§ **WHAT NEEDS TO BE DONE**: In the listing below, find the line with "pen_clip_from_top = 10.0", then repeat exactly every line from the top through that one.

§ **STORED DATA**:

────

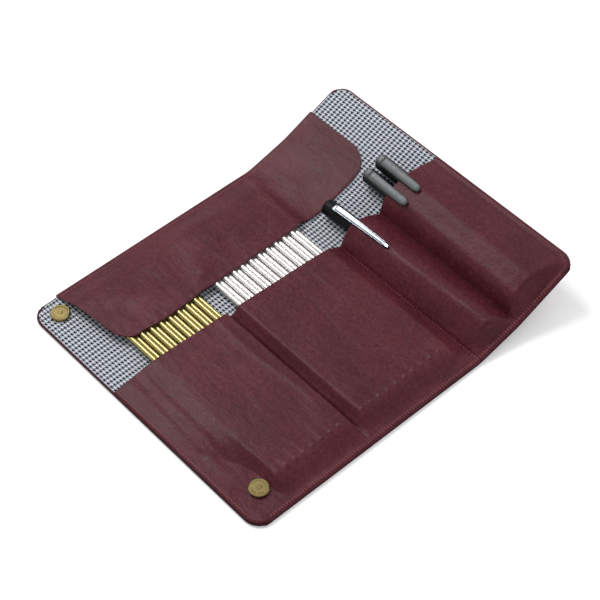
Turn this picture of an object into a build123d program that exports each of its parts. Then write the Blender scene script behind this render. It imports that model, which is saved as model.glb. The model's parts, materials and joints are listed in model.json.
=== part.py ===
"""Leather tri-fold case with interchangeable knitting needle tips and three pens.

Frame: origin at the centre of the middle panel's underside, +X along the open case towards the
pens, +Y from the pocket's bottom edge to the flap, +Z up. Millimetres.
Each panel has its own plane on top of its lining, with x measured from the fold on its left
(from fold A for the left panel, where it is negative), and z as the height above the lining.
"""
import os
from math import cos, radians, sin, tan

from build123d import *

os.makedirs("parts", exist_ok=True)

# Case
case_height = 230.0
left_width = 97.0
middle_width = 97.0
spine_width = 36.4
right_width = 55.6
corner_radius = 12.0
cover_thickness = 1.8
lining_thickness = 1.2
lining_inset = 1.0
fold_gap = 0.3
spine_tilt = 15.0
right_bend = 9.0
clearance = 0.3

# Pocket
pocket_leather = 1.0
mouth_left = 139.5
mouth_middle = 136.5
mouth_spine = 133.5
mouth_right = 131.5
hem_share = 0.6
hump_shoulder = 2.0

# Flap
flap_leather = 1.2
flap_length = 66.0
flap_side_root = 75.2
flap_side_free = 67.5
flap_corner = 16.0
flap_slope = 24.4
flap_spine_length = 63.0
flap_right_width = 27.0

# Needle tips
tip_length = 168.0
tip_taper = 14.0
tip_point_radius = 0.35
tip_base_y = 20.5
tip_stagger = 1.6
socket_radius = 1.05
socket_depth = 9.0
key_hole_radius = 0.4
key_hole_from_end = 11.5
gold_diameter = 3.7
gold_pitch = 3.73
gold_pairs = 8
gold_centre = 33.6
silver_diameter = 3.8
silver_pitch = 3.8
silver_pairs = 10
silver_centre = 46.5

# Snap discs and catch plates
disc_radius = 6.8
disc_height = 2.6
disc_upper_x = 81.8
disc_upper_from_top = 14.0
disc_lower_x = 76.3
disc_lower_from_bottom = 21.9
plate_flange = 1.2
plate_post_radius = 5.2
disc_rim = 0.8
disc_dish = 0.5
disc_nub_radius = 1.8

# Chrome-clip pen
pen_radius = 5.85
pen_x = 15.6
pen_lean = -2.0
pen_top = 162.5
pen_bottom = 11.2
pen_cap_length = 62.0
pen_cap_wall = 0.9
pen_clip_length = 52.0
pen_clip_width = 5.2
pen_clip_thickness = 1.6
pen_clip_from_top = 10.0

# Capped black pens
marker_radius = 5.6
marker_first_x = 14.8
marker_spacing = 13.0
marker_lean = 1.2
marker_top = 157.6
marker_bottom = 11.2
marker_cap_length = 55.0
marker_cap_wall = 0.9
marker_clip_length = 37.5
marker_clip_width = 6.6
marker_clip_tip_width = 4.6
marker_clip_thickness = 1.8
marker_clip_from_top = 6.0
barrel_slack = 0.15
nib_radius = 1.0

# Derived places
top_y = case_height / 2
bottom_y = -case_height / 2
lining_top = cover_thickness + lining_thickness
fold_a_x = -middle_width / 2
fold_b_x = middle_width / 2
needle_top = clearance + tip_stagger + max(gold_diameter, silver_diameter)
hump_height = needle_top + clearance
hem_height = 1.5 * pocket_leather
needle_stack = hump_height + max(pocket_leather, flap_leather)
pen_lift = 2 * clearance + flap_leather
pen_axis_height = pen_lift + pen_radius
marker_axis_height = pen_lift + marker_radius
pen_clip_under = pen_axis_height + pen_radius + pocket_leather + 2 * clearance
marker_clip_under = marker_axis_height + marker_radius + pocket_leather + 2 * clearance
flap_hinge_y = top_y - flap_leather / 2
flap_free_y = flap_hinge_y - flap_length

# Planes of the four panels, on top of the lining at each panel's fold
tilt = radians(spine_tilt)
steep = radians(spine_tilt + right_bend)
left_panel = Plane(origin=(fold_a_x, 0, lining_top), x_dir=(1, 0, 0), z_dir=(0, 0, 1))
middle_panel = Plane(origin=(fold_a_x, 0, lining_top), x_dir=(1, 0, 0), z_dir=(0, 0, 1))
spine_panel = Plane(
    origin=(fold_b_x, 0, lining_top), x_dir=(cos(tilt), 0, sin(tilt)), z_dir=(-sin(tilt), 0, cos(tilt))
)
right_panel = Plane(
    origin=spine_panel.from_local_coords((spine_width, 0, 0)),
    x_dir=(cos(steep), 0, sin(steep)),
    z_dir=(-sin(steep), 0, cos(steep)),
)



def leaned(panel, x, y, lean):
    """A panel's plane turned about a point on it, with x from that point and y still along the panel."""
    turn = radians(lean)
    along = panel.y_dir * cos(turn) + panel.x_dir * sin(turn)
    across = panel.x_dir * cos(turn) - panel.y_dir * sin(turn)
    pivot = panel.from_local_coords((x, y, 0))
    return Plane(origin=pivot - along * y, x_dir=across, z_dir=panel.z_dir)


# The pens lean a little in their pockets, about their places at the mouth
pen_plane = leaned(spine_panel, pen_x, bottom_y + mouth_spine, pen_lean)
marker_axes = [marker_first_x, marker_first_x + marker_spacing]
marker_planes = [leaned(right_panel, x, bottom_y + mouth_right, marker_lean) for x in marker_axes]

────

§ **FULL OUTPUT**:
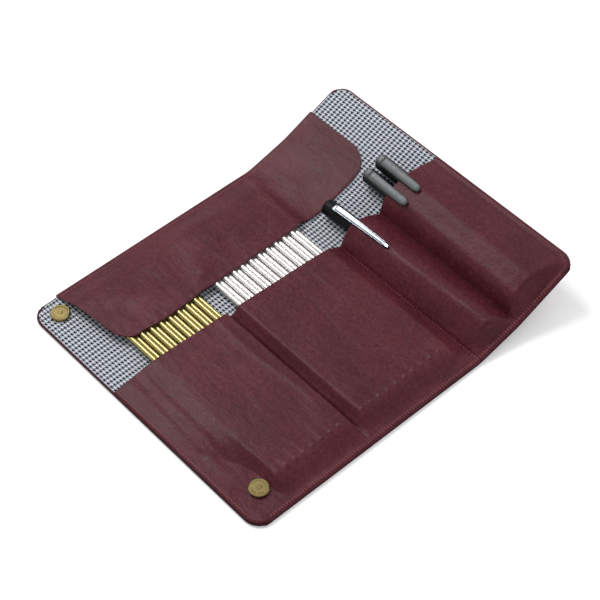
Turn this picture of an object into a build123d program that exports each of its parts. Then write the Blender scene script behind this render. It imports that model, which is saved as model.glb. The model's parts, materials and joints are listed in model.json.
=== part.py ===
"""Leather tri-fold case with interchangeable knitting needle tips and three pens.

Frame: origin at the centre of the middle panel's underside, +X along the open case towards the
pens, +Y from the pocket's bottom edge to the flap, +Z up. Millimetres.
Each panel has its own plane on top of its lining, with x measured from the fold on its left
(from fold A for the left panel, where it is negative), and z as the height above the lining.
"""
import os
from math import cos, radians, sin, tan

from build123d import *

os.makedirs("parts", exist_ok=True)

# Case
case_height = 230.0
left_width = 97.0
middle_width = 97.0
spine_width = 36.4
right_width = 55.6
corner_radius = 12.0
cover_thickness = 1.8
lining_thickness = 1.2
lining_inset = 1.0
fold_gap = 0.3
spine_tilt = 15.0
right_bend = 9.0
clearance = 0.3

# Pocket
pocket_leather = 1.0
mouth_left = 139.5
mouth_middle = 136.5
mouth_spine = 133.5
mouth_right = 131.5
hem_share = 0.6
hump_shoulder = 2.0

# Flap
flap_leather = 1.2
flap_length = 66.0
flap_side_root = 75.2
flap_side_free = 67.5
flap_corner = 16.0
flap_slope = 24.4
flap_spine_length = 63.0
flap_right_width = 27.0

# Needle tips
tip_length = 168.0
tip_taper = 14.0
tip_point_radius = 0.35
tip_base_y = 20.5
tip_stagger = 1.6
socket_radius = 1.05
socket_depth = 9.0
key_hole_radius = 0.4
key_hole_from_end = 11.5
gold_diameter = 3.7
gold_pitch = 3.73
gold_pairs = 8
gold_centre = 33.6
silver_diameter = 3.8
silver_pitch = 3.8
silver_pairs = 10
silver_centre = 46.5

# Snap discs and catch plates
disc_radius = 6.8
disc_height = 2.6
disc_upper_x = 81.8
disc_upper_from_top = 14.0
disc_lower_x = 76.3
disc_lower_from_bottom = 21.9
plate_flange = 1.2
plate_post_radius = 5.2
disc_rim = 0.8
disc_dish = 0.5
disc_nub_radius = 1.8

# Chrome-clip pen
pen_radius = 5.85
pen_x = 15.6
pen_lean = -2.0
pen_top = 162.5
pen_bottom = 11.2
pen_cap_length = 62.0
pen_cap_wall = 0.9
pen_clip_length = 52.0
pen_clip_width = 5.2
pen_clip_thickness = 1.6
pen_clip_from_top = 10.0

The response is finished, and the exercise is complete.